Apr 16, 2007  •  Post A Comment

At NBC, the ratings math is getting tough to spin.

All season, the network’s mantra to media has been: “We’re in fourth place, but we’re doing better than last year.”

As of two weeks ago, that’s no longer the case.

Despite adding Sunday Night Football last fall and launching the season’s top-rated new drama, “Heroes,” the network is down 3 percent among adults 18 to 49 compared to last year, season-to-date. It’s also in fourth place in total viewers.

Moreover, the week ending April 2 was the network’s lowest-rated week of in-season programming since at least 1991 (with a 2.2 average rating among adults 18 to 49, according to Nielsen). Five nights a week, the network is running behind last season, with football-aided Sunday and “Heroes”-driven Monday the exceptions.

With “The Office,” “Friday Night Lights,” “Heroes” and “30 Rock,” NBC arguably has more critically acclaimed shows than any other broadcaster. But “Lights” and “Rock” have not yet found an audience, and there have been several freshman misses.

Vince Manze, newly appointed as NBC’s president of program planning, scheduling and strategy, said the absence of new episodes of “Heroes,” “My Name Is Earl” and “ER” in the first quarter of 2007 was one culprit in the ratings drain.

Mr. Manze, who recently moved over from running the company’s advertising and promotions division, NBC Agency, to accept the newly created position, said, “I’m going to do everything I can to minimize that in the first quarter next year. We need to have some loud launches in the first quarter, and we didn’t have that.”

For the first few months of the season, NBC was the only broadcaster that could claim to have improved its overall performance. But between Fox’s “American Idol” and the early return of Daylight Saving Time, the first quarter has been very tough on all the broadcast networks. Series have regularly hit all-time lows throughout March and early April. NBC, already in fourth place among viewers 18-49, was especially hard-hit.

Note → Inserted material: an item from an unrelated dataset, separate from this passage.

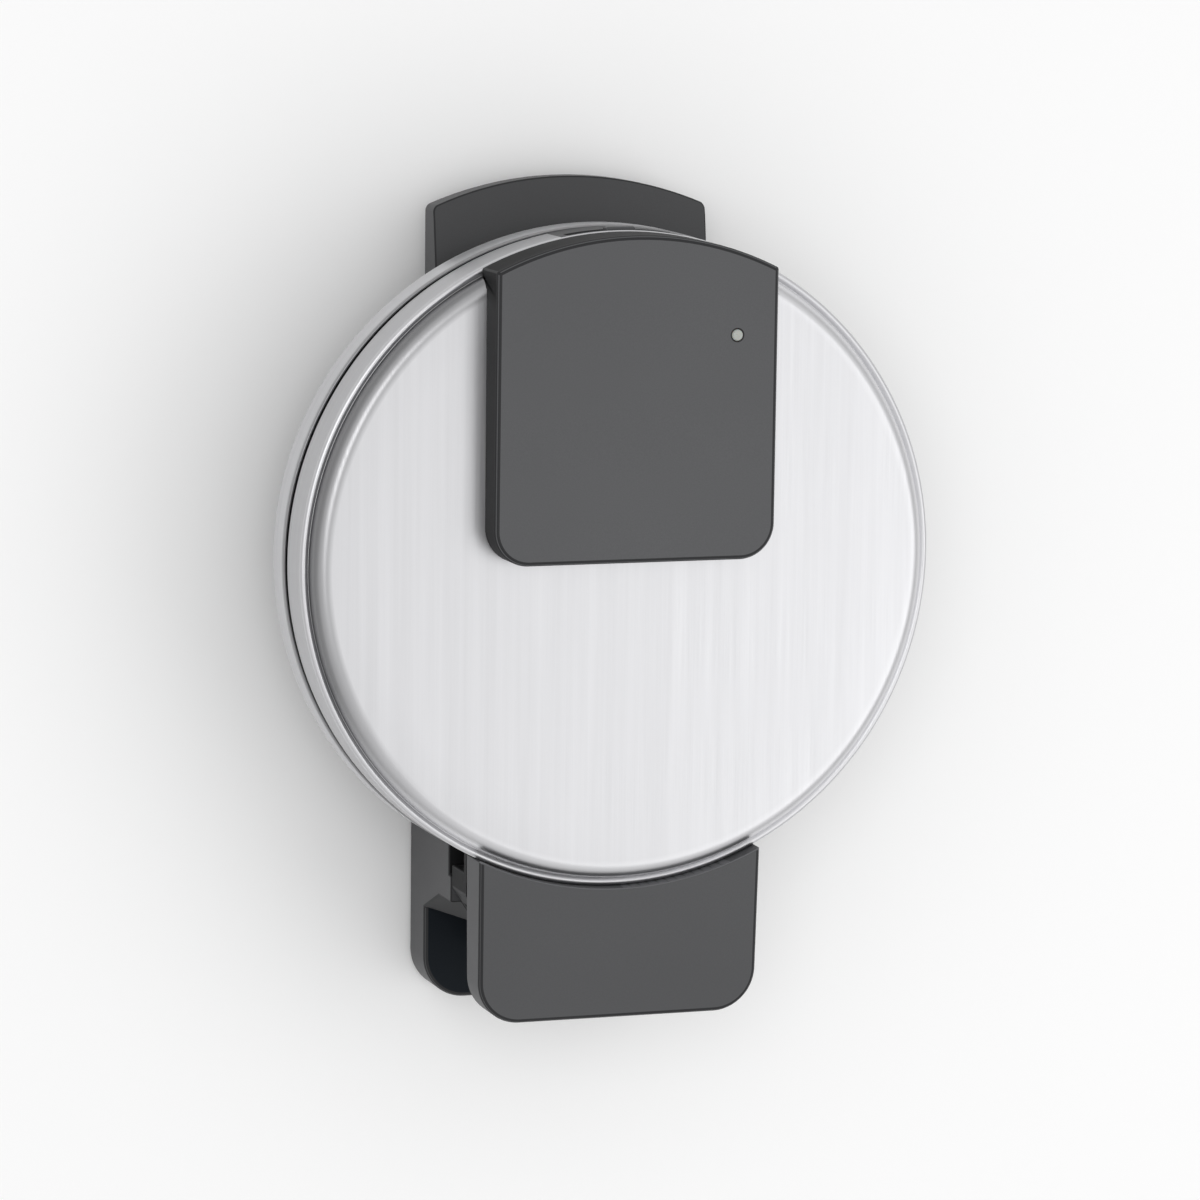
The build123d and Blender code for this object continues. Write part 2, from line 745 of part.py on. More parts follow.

“[Last week is] not something we’re putting on our resume … but we’re not panicking either,” he said. “We’ve figured out how to do the first half of the year, and we are still figuring out the second half. It’s tough with ‘Dancing With the Stars’ and ‘Idol’ rampaging throughout the entire schedule.”

Sunday Night Football was an expensive addition for the network, and NBC has been unable to draw its football audience to any new shows that night. But Mr. Manze said it was “absolutely” worth the investment.

“Would ‘Heroes’ have been a big hit on Monday without football to promote it on Sunday?” he asked.

In addition to adding more original shows in first quarter 2008, Mr. Manze said he plans to use his NBC Agency marketing background to drum up more stunts and themes to enliven the slate. Mr. Manze also is looking for ways to revive Saturday nights, which broadcasters have largely abandoned.

“I do think we have very good events in May,” he said. “I’m expecting max numbers from them. And I certainly want to add as much new programming as possible in summer.”

John Rash, senior VP/director of media negotiations at ad buyer Campbell Mithun, said he doesn’t expect the tipping of NBC’s seasonal ratings scale to affect their upfront dealings.

“It’s been difficult for every network, any show, to gain traction, and NBC has had clear creative breakthroughs with ’30 Rock’ and ‘Friday Night Lights.’ And yet the commercial success is still elusive outside of ‘Heroes,'” Mr. Rash said. “That there’s been audience erosion won’t shock any negotiators. What will matter is NBC’s plans to turn it around.”